Before ending, a few other red flags in the paper, which may or may not be an issue:

  1. This is a small sample size (just over 400 households), but the real “smallness” comes from the fact that there are just 16 communities. Since the assignment to MVP was done at the community level, in some sense the sample size here is 16 and not 411. That’s not really true, but one does have to account for the fact that people within communities have similar outcomes and reactions to the MV or lack thereof (“clustering of standard errors”, in the lexicon). I can’t tell if this was done, but it looks like not. If not, the statistical significance of any differences is probably overstated, and none of the results are as significant as the paper says. I suspect sample sizes are too small to say whether there is an impact one way or the other.
  2. I’d like to know more about how household income was measured. This is famously difficult to capture when households have multiple, irregular income streams. Especially agricultural income, which should include consumption of own produce. A poor measure of income could be little better than noise, especially in small samples. More worrisome, since the MV people are more likely to be in agriculture, we might be systematically underestimating agricultural income and hence the effect of the MV project.
  3. Consumption and nutrition data would be one way to get around this issue. In fact, there’s a bunch of data I would love to see measurs: subjective well-being, distress and anxiety, social cohesion. These are all things I’ve seen impacted by aid in Uganda.

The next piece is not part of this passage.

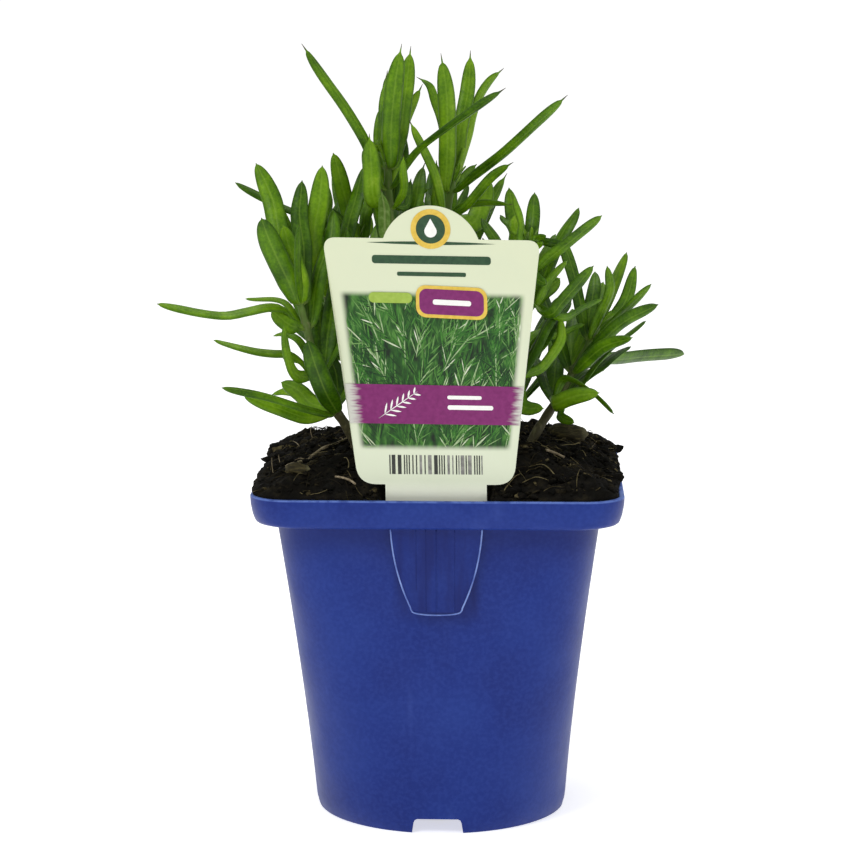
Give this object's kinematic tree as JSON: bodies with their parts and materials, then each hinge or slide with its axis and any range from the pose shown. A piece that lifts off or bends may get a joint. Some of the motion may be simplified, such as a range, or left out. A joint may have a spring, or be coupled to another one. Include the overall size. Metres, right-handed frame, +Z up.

  4. I’d also like to see more detailed employment data, like hours instead of employment indicators. In rural Africa, there’s almost no such thing as “fully employed” or “unemployed”. It’s typically a matter of degree of underemployment.
  5. Matching estimates are famously sensitive to the matching method. These are not. In fact, some estimates change not at all. Probably this is because of the small sample size, but it’s a red flag for coding issues.

I could have been wrong in my reading of the paper, especially as it was hasty. Clarifications and corrections welcome.